Japan carve-out opportunity moves beyond conglomerates
Japan’s corporate carve-out opportunity set is expanding as smaller firms begin to follow the example of conglomerates, according to domestic mid-market GP Integral Corporation.
“What I’m seeing in Japan is that in addition to the large blue-chip companies, there’s an increasing number of middle-sized companies that are starting to look at selling non-core businesses. Just like with the conglomerates, they were in distress situations before, but now, we’re seeing more proactive strategic reorganizations,” Tsuyoshi Yamazaki, a director at Integral, told AVCJ.
“For the middle-sized companies, they are sometimes carving out businesses that are 25-35% of overall revenue, so it’s a tough decision for them – but they’re making those decisions now.”
The comments follow Integral’s JPY50 billion ($471 million) carve-out of a vending machine and convenience store equipment supply subsidiary of Sanden Holdings Corporation, a Tokyo-listed electrical and automotive player with a market capitalization around JPY17 billion.
The deal, expected to reach a final close in the next two weeks, will give Integral an 80% stake in Sanden Retail, a developer of next-generation vending machines that is also a leading player domestically in the supply of refrigeration units to convenience stores. It will also allow Sanden Holdings to focus on its automotive business, which represents about 75% of revenue versus 25% for retail.
Integral has realized at least one previous carve-out from a mid-size company with the acquisition of a business process services division from Frontec Corporation in 2008. That deal was precipitated by Frontec filing for bankruptcy protection in the US and is therefore seen as illustrating a key evolution in the market from distress toward more premediated divestments.

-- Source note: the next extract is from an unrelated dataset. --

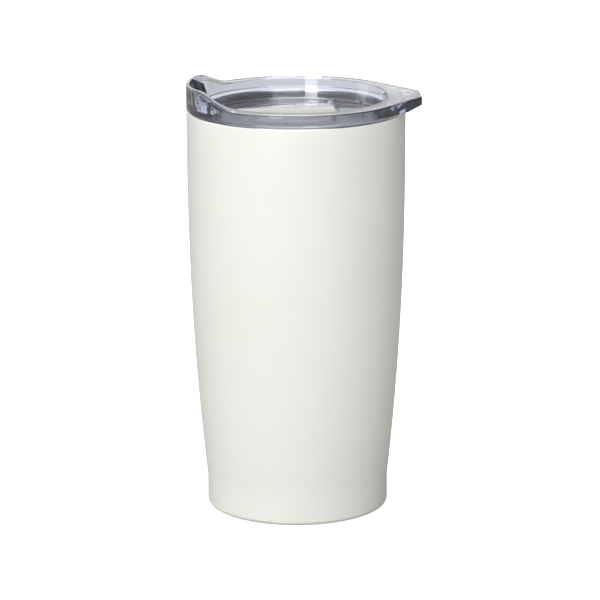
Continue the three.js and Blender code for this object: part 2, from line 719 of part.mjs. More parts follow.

The Sandem Retail deal will see its current leadership remain intact under CEO Masuya Mori. Integral is examining a number of similar deals with middle-sized corporations across various sectors with a priority on maintaining incentivized management.
“One of the most important points in doing a carve-out like this work is that you need to have a strong leader in the carved-out business,” Yamazaki added. “If you have to dispatch a new CEO, that can be very difficult in Japan because there won’t always be a cultural fit. That’s why we usually prefer management buyouts instead of buy-ins in these kinds of situations.”